Французские преследования, от которых англичане столько выиграли, принимая у себя талантливых эмигрантов, имели приблизительно те же размеры. В XVII столетии 300 или 400 тысяч протестантов погибло в тюрьмах, на галерах, в попытках бегства, на эшафоте, и такое же число должно было покинуть родину. М-р Смайлс в своем превосходном сочинении о гугенотах разобрал влияние этих и фламандских эмигрантов на Англию и показал ясно, что она обязана им почти всей своей промышленностью и даже самой благородной кровью своего современного населения. Подобная же эмиграция из Франции и в неменьшем числе, но с совсем другими результатами, совершилась в великую революцию 1789 года. Крайне назидательно сопоставить результаты обеих эмиграций. Протестантские эмигранты были способные люди и имели весьма благодетельное влияние как на нашу породу, так и на нашу историю. С другой стороны, политические эмигранты по большей части не заключали в себе солидных элементов и не оставили после себя почти никаких следов.
Весьма замечательно, какой громадный процент талантливых людей во всех странах носит иностранные имена и представляет потомков политических эмигрантов, людей, которые были вполне способны внести в народ благородную кровь. Мы не можем не думать о славной участи страны, которая в течение многих поколений будет держаться умной политики привлекать к себе талантливых эмигрантов, но только таких, и содействовать их оседлости и натурализации их детей.
Ни одна нация не расставалась с таким громадным числом переселенцев, как Англия, но выиграла ли она или потеряла через это – я не могу решить. Нет сомнения, она потеряла огромное число семейств несомненного достоинства, в особенности между земледельцами и ремесленниками, но можно принять за общее правило, что самые талантливые люди не имеют наклонности выселяться: они чувствуют, что их судьба обеспечена дома, и если любовь к приключениям у них не особенно сильна, они предпочитают жить в высокой интеллектуальной атмосфере интеллигентных кружков английского общества самовольному изгнанию в среду народа, представляющего низшую ступень развития по уму и своим интересам. Страна без сомнения освободилась от большой массы негодного люда благодаря эмиграции. Она нашла исток для людей с цыганской беспокойной натурой, которые чрезвычайно пригодны для колонизации новой страны, но совсем не нужны в старой цивилизации.

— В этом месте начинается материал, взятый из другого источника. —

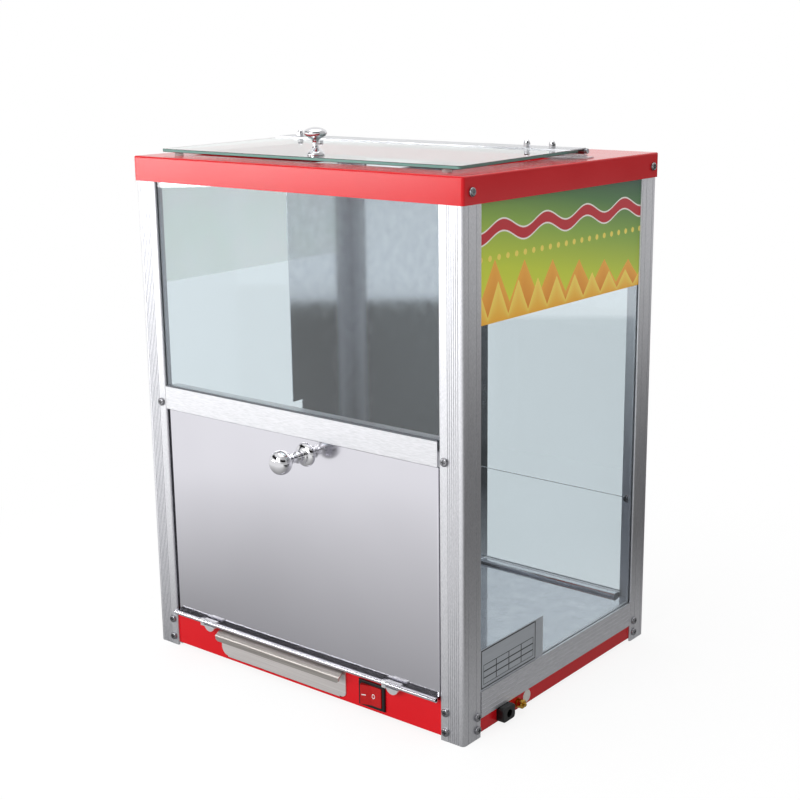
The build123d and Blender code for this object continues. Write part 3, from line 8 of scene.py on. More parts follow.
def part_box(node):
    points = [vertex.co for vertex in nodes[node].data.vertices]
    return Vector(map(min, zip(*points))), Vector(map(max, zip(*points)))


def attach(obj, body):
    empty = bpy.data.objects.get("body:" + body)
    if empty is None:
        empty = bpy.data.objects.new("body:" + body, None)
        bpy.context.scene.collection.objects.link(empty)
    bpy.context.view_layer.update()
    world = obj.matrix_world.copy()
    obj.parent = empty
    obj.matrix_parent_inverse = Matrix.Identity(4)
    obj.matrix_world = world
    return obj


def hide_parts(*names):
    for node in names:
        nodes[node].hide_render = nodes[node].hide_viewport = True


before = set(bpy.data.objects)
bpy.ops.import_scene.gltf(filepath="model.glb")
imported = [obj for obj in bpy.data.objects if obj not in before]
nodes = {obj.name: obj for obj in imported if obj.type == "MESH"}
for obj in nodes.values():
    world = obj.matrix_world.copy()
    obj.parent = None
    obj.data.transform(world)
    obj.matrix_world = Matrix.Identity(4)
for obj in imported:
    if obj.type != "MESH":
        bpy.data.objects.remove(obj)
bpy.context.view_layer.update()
MM = 0.001


# ---- The studio ------------------------------------------------------------------------------
# A white table under soft light from the front left. The right-hand faces get about two
# thirds as much. Polished metal sees white low in front, and dark above that.
def add(tree, kind, inputs=None, **settings):
    """Adds one node: its settings, and a value, a socket or a node for each named input."""
    made = tree.nodes.new("ShaderNode" + kind)
    for name, value in settings.items():
        setattr(made, name, value)
    for name, value in (inputs or {}).items():
        if isinstance(value, bpy.types.Node):
            value = value.outputs[0]
        if isinstance(value, bpy.types.NodeSocket):
            tree.links.new(value, made.inputs[name])
        else:
            made.inputs[name].default_value = value
    return made


def linear(hex_colour):
    """An sRGB hex colour as the linear RGBA that a socket takes."""
    channels = [int(hex_colour[i:i + 2], 16) / 255 for i in (0, 2, 4)]
    return [c / 12.92 if c <= 0.04045 else ((c + 0.055) / 1.055) ** 2.4 for c in channels] + [1.0]


def sight(tree):
    """Two switches: 1 for what polished metal mirrors, and 1 for what the camera sees, straight
    or through glass."""
    path = add(tree, "LightPath")
    mirrored = add(tree, "Math", {0: path.outputs["Glossy Depth"], 1: 0.5}, operation="GREATER_THAN")
    in_mirror = add(
        tree, "Math", {0: mirrored, 1: path.outputs["Is Diffuse Ray"]}, operation="SUBTRACT",
        use_clamp=True,
    )
    shown = add(
        tree, "Math",
        {0: path.outputs["Is Camera Ray"], 1: path.outputs["Is Transmission Ray"]},
        operation="MAXIMUM",
    )
    return in_mirror, shown


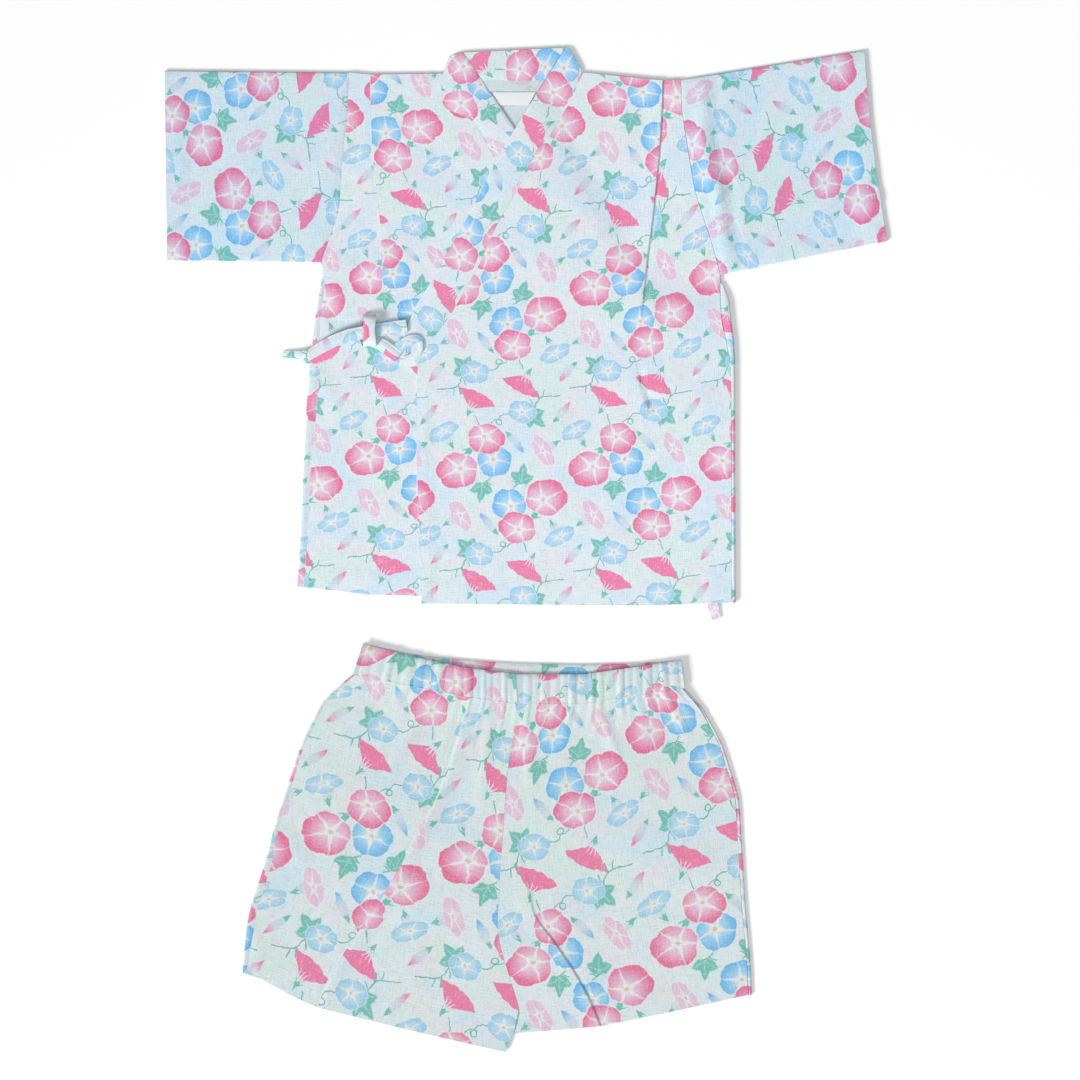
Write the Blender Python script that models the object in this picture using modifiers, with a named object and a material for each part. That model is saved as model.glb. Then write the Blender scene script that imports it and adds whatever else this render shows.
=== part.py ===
"""A child's jinbei set laid flat: the wrap jacket above, the elastic-waist shorts below.

The tables and sizes are in millimetres. X runs across the garment, Y towards the
neck and Z up from the surface that it lies on. The origin is at the middle of the
whole set. Every piece of cloth is an open sheet with a Solidify wall.
"""

from math import ceil, cos, hypot, pi, sin

import bmesh
import bpy
from mathutils import Vector

MM = 0.001                    # metres in one millimetre

# Cloth and layers
WALL = 1.0                    # thickness of one layer of cloth
SEAM = 0.3                    # clearance between pieces that meet
LAYER = WALL + SEAM           # a layer's middle above the middle of the one below
FLOOR_MID = WALL / 2          # middle of the layer that rests on the surface
FIRST_MID = FLOOR_MID + LAYER
COVER_FLAT = 20.0             # how far the over front stays up beyond the under front's edge
COVER_RAMP = 24.0             # and how far it takes to come down on the back
CELL = 18.0                   # longest step along the jacket's panels
LEG_CELL = 22.0               # and along the fronts of the shorts
FOLD_RUN = 0.9                # how far a fold's steep side reaches

# Waist casing and bow
CASING_WALL = 2.0             # casing cloth, folded double round the elastic
GATHERS = 36                  # gathers across one side of the waist
GATHER_RISE = 0.9             # height of a casing gather
GATHER_FADE = 45.0            # how far the gathers run down the legs
KNOT_WIDTH = 10.5
INNER_TIE_WIDTH = 9.0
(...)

Далее, она освободилась от огромного числа беспокойных радикалов и тому подобных людей, которые, конечно, принадлежат к способным, но далеко не выдаются из толпы по своим талантам, притом их горячность, самоуверенность и неуважение к существующему порядку далеко перевешивают прочие качества.
Быстрое возникновение новых колоний и падение древней цивилизации обязаны, мне кажется, своим происхождением тем социальным влияниям, которые в одном случае ускоряют, а в другом – задерживают брак наиболее способных пород. В молодой колонии энергические руки и предприимчивый ум – лучшее приданое для брачного кандидата, а так как с другой стороны женщины малочисленны, то менее одаренные мужчины имеют весьма мало шансов для женитьбы. В древней цивилизации условия гораздо сложнее; у деятельных, честолюбивых наций никто, кроме наследников больших богатств, не имеет шансов жениться рано. Общество всего более против людей классов С, D и U, – я разумею тех, состояние которых не обеспечено ничем кроме значительного самоотвержения и труда. Почти невозможно, чтобы они могли иметь успех и подняться высоко в обществе, если затормозят себя женитьбой в раннем возрасте. Мужчины классов F и G более независимы, но они далеко не так многочисленны, и потому их порода, хотя сама по себе более даровитая, чем порода, имеет в общем итоге гораздо менее влияния на общий уровень нации. Но даже если б мужчины классов F и G женились рано и под конец обогатились бы и приобрели высокое общественное положение, они все-таки заразились бы стремлением общим всей старой цивилизации – основывать семейства. Отсюда проистекает зло, которое я уже описал, говоря о браках старших сыновей с наследницами имуществ и о задержании браков младших сыновей. Далее, существует постоянное стремление лучших людей в стране – селиться в большие города, где браки менее плодовиты и дети имеют менее шансов жить. Благодаря этим многочисленным условиям, в старой цивилизации существует противодействие плодовитости способных классов; один только непредусмотрительный и непредприимчивый элемент содействует главным образом увеличению населения. Таким образом, раса постепенно падает, становясь с каждым последовательным поколением менее способной к высокой цивилизации, хотя она и сохраняет внешнюю форму последней до тех пор, пока не придет время, когда вся политическая и общественная машина рушится и в обществе проявится более или менее резкий возврат к варварству, в течение которого раса, быть может, снова обновится.